John and I talk about our parents all the time, me only half listening, or quarter listening, to his stories, him immersed in mine. He points out what I sometimes can’t see through both my rage and my love (at a certain point, the two have become indistinguishable): They paid for my college; they bought me my new teeth so that I could smile. If his father, a successful businessman in Salem, Oregon, could worry about payment at a one-dollar parking lot, what can be said of my mother, a woman born in the year after the Siege of Leningrad was broken?
Empathy is the first part of this parental program.
And then, a managed distance.
The years roll by. 1999. I am dating Pamela Sanders, weeping at the presence of Kevin and his powerful woodworking tools. My novel keeps going through draft after draft. Somebody has to be blamed for all this and since I can’t rise up against either my parents or Pamela, it will have to be John.
For years I’ve been trying to squeeze him dry. To my friends, who never meet him, he is the Benefactor, aka Benny. The thousands of dollars he’s been lending me have been flowing into my caviar party fund. Several times a year, my two-hundred-foot studio is crammed with about as many celebrants, who gorge on the finest champagne and silver-gray beluga that I’ve sourced from a questionable Brighton Beach store. The reason for these parties is always vague. My hairdresser is moving to Japan. My hairdresser is moving back from Japan. “Caviar courtesy of my benefactor!” I shout over the MC Solaar and the happy giggling of my Osaka hairdresser. “Somebody out there really loves me!”

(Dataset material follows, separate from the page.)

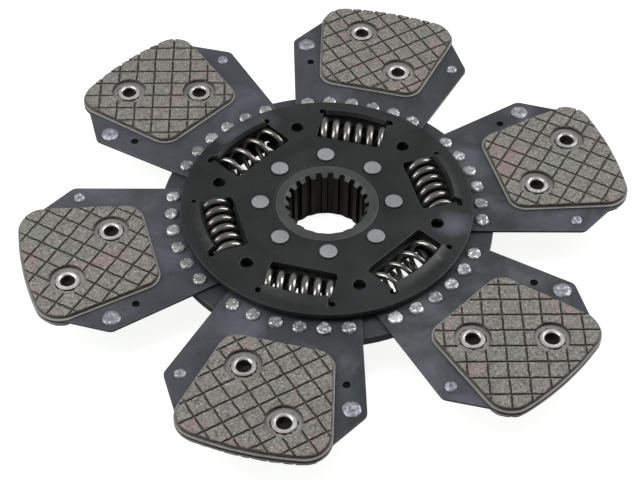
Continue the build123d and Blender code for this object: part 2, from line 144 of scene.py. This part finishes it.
card = bpy.data.materials.new("card")
card.use_nodes = True
tree = card.node_tree
shader = tree.nodes["Principled BSDF"]
shader.inputs["Roughness"].default_value = 0.9
seen = add_node(tree, "ShaderNodeLightPath").outputs["Is Camera Ray"]
tree.links.new(remap(tree, seen, 0.0, 1.0, 0.12, 0.90), shader.inputs["Emission Strength"])
tone = add_noise(tree, add_node(tree, "ShaderNodeTexCoord").outputs["Object"], 3.0, 2.0)
for socket, first, second in (
    ("Base Color", (0.25, 0.255, 0.25, 1), (0.27, 0.275, 0.27, 1)),
    ("Emission Color", (0.98, 1.0, 0.975, 1), (1.0, 1.0, 0.99, 1)),
):
    tree.links.new(blend_colour(tree, tone, first, second), shader.inputs[socket])
top = bpy.data.meshes.new("tabletop")
top.from_pydata([(-4, -4, 0), (4, -4, 0), (4, 4, 0), (-4, 4, 0)], [], [(0, 1, 2, 3)])
top.materials.append(card)
table = bpy.data.objects.new("tabletop", top)
bpy.context.collection.objects.link(table)


# ---- hub --------------------------------------------------------------------
# A turned steel forging with a broached bore: its end face is grey and machined, and the
# splines inside are coloured a darker brown. Like every bare steel piece here it has
# blotches, a fine grain, edges lightened partly by rubbed wear and partly by a painted
# highlight, and painted shade darkening it where surfaces meet.
def maths(tree, operation, first, second, third=0.0):
    inputs = {0: first, 1: second, 2: third}
    return add_node(tree, "ShaderNodeMath", inputs, operation=operation).outputs[0]


def new_group(name, inputs, outputs):
    """Empty shader group; each socket is a name with its type."""
    tree = bpy.data.node_groups.new(name, "ShaderNodeTree")
    for direction, sockets in (("INPUT", inputs), ("OUTPUT", outputs)):
        for label, kind in sockets.items():
            tree.interface.new_socket(label, in_out=direction, socket_type="NodeSocket" + kind)
    entrance = add_node(tree, "NodeGroupInput").outputs
    return tree, entrance, add_node(tree, "NodeGroupOutput").inputs


worn_and_painted_light, given, result = new_group(
    "worn_metal_painted_light",
    {
        "Dark": "Color",
        "Light": "Color",
        "Edge": "Color",
        "Grain": "Float",
        "Bump": "Float",
        "Roughness": "Float",
    },
    {"Color": "Color", "Roughness": "Float", "Normal": "Vector"},
)
place = add_node(worn_and_painted_light, "ShaderNodeTexCoord").outputs["Object"]
blotch = remap(worn_and_painted_light, add_noise(worn_and_painted_light, place, 42.0, 5.0, 0.6), 0.34, 0.66)
grain = remap(worn_and_painted_light, add_noise(worn_and_painted_light, place, given["Grain"], 4.0, 0.65), 0.3, 0.7)
smear = remap(worn_and_painted_light, add_noise(worn_and_painted_light, place, 17.0, 3.0, 0.5, 1.6), 0.35, 0.7)
share = maths(worn_and_painted_light, "MULTIPLY_ADD", blotch, 0.40, maths(worn_and_painted_light, "MULTIPLY", grain, 0.40))
share = maths(worn_and_painted_light, "MULTIPLY_ADD", smear, 0.25, share)
surface = blend_colour(worn_and_painted_light, share, given["Dark"], given["Light"])
# Edges are mixed towards the Edge colour: partly rubbed wear, partly a painted highlight where
# edges catch the light.
rounded = add_node(worn_and_painted_light, "ShaderNodeBevel", {"Radius": 0.0005}, samples=4).outputs["Normal"]
straight = add_node(worn_and_painted_light, "ShaderNodeNewGeometry").outputs["Normal"]
turned = add_node(
    worn_and_painted_light, "ShaderNodeVectorMath", {0: rounded, 1: straight}, operation="DOT_PRODUCT"
).outputs["Value"]
on_edge = remap(worn_and_painted_light, turned, 0.99, 0.88)
rubbed_and_highlit = maths(worn_and_painted_light, "MULTIPLY", on_edge, remap(worn_and_painted_light, grain, 0.1, 0.6, 0.35, 1.0))
surface = blend_colour(worn_and_painted_light, rubbed_and_highlit, surface, given["Edge"])
# Painted shade: ambient occlusion darkens the colour towards near-black where surfaces meet.
nearby = add_node(worn_and_painted_light, "ShaderNodeAmbientOcclusion", {"Distance": 0.004}, samples=4)
painted_occlusion_shade = remap(worn_and_painted_light, nearby.outputs["AO"], 0.25, 0.9, 0.75, 0.0)
surface = blend_colour(worn_and_painted_light, painted_occlusion_shade, surface, (0.006, 0.006, 0.006, 1))
worn_and_painted_light.links.new(surface, result["Color"])
worn_and_painted_light.links.new(maths(worn_and_painted_light, "MULTIPLY_ADD", smear, 0.22, given["Roughness"]), result["Roughness"])
bumped = add_node(
    worn_and_painted_light, "ShaderNodeBump", {"Height": grain, "Strength": given["Bump"], "Distance": 0.0003}
)
worn_and_painted_light.links.new(bumped.outputs["Normal"], result["Normal"])


def metal(name, dark, light, edge, roughness, metallic, grain=900.0, bump=0.15, specular=0.5):
    """Worn metal in its own colours; the shader's constants stay on the shader."""
    material = bpy.data.materials.new(name)
    material.use_nodes = True
    tree = material.node_tree
    shader = tree.nodes["Principled BSDF"]
    shader.inputs["Metallic"].default_value = metallic
    shader.inputs["Specular IOR Level"].default_value = specular
    wear_and_light = add_node(tree, "ShaderNodeGroup", node_tree=worn_and_painted_light)
    for key, value in (("Dark", dark), ("Light", light), ("Edge", edge)):
        wear_and_light.inputs[key].default_value = (*value, 1)
    for key, value in (("Grain", grain), ("Bump", bump), ("Roughness", roughness)):
        wear_and_light.inputs[key].default_value = value
    tree.links.new(wear_and_light.outputs["Color"], shader.inputs["Base Color"])
    tree.links.new(wear_and_light.outputs["Roughness"], shader.inputs["Roughness"])
    tree.links.new(wear_and_light.outputs["Normal"], shader.inputs["Normal"])
    return material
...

And then it ends. And then John has had enough.
Before the advent of the electronic in-box, I manage to save nearly all the letters and postcards that come my way. A sensible gift of habit, I believe, from my mother, who throws nothing out. Or, perhaps, the inheritance of a totalitarian culture where everything will be used as evidence. In any case, John’s letters to me are at the top of the pile. By the time he’s had enough of me, they are as long as twenty-four pages and they render the truth of my life in those days better than I can.

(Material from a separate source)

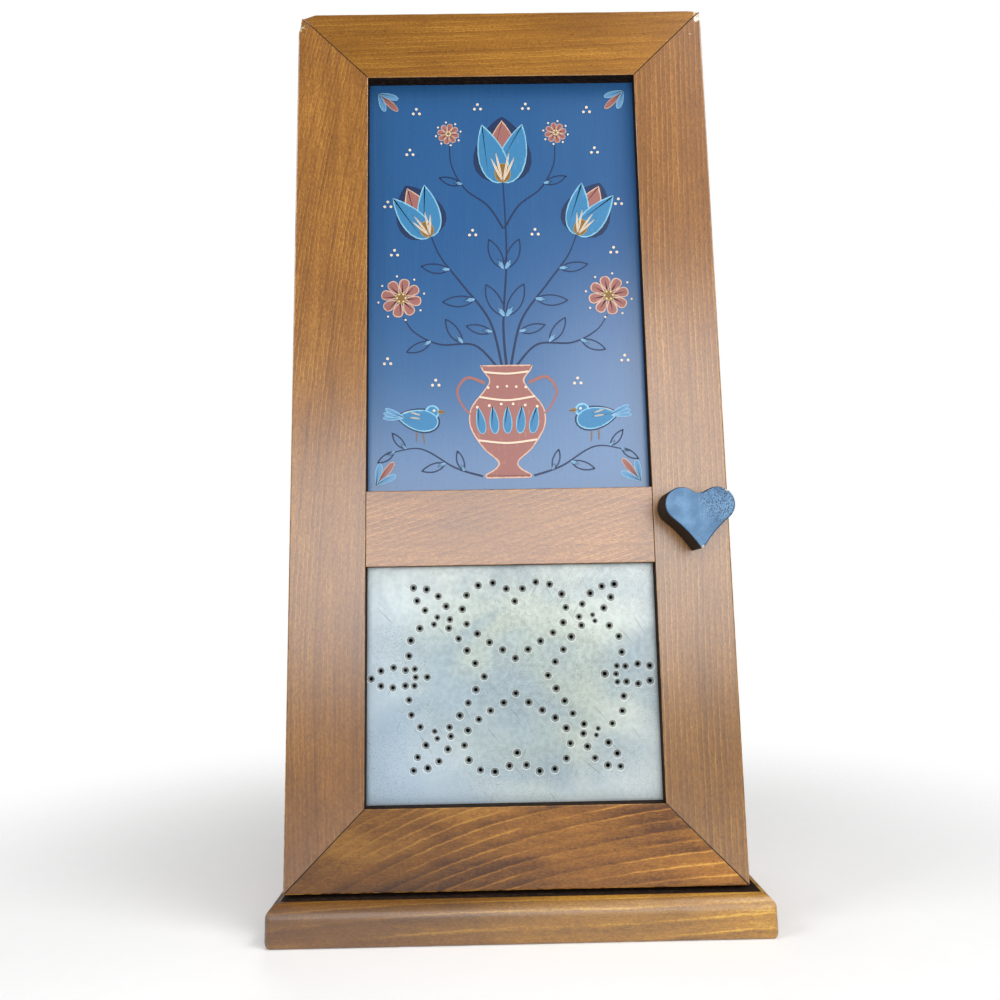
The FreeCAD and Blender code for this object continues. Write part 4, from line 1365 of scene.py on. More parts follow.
@dataclass
class FolkDesign:
    """The painted design: a footed vase of tulips and rosettes between two small birds.

    Lengths are millimetres from the middle of the panel's lower edge.

    Attributes:
        width: The panel's visible width.
        height: The panel's visible height.
        layers: The paints, from the first laid down to the last.
    """

    width: float
    height: float
    layers: dict[Paint, PaintLayer]

    def both(self, paint: Paint, outline: Sequence[Point], rim: float = 1.2, hollow: bool = False) -> None:
        """Fills an outline and its mirror image."""
        self.layers[paint].fill(outline, rim, hollow)
        self.layers[paint].fill(flipped(outline), rim, hollow)

    def line_both(self, points: Sequence[Point], width: float = 1.5, paint: Paint = Paint.NAVY) -> None:
        """Draws a line and its mirror image.

        Args:
            points: Places on the line.
            width: Its width at the start.
            paint: Its colour.
        """
        path = flowing(points)
        self.layers[paint].stroke(path, width)
        self.layers[paint].stroke([(-x, y) for x, y in path], width)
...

You are not a child and I am not your parent.
There is practically nothing writerly about your process. Your acute and omnipresent anxiety causes you to function much more as an accountant or a producer, with his eyes on the bottom line and no understanding of how artists function, rather than as a young writer, trying to develop a first novel, a new career. In short, you are as mean and ungenerous to yourself as your parents are; they taught you well.
You are no longer twenty as you were when we met. You are pushing thirty. The wounded child in a defensive rage has become an adult man hurting himself and inflicting pain on others.
You are still close enough to the beginning of adulthood that you can change.
Do you want to spend your life as a frightened angry person taking your deepest fears and problems out on innocent bystanders, as well as on yourself? In five or ten years, you could be a father bestowing upon his children the same kind of misery that you now enjoy. That’s how it works.
Your inability to empathize makes it difficult for you to put yourself in the skin of the characters you write.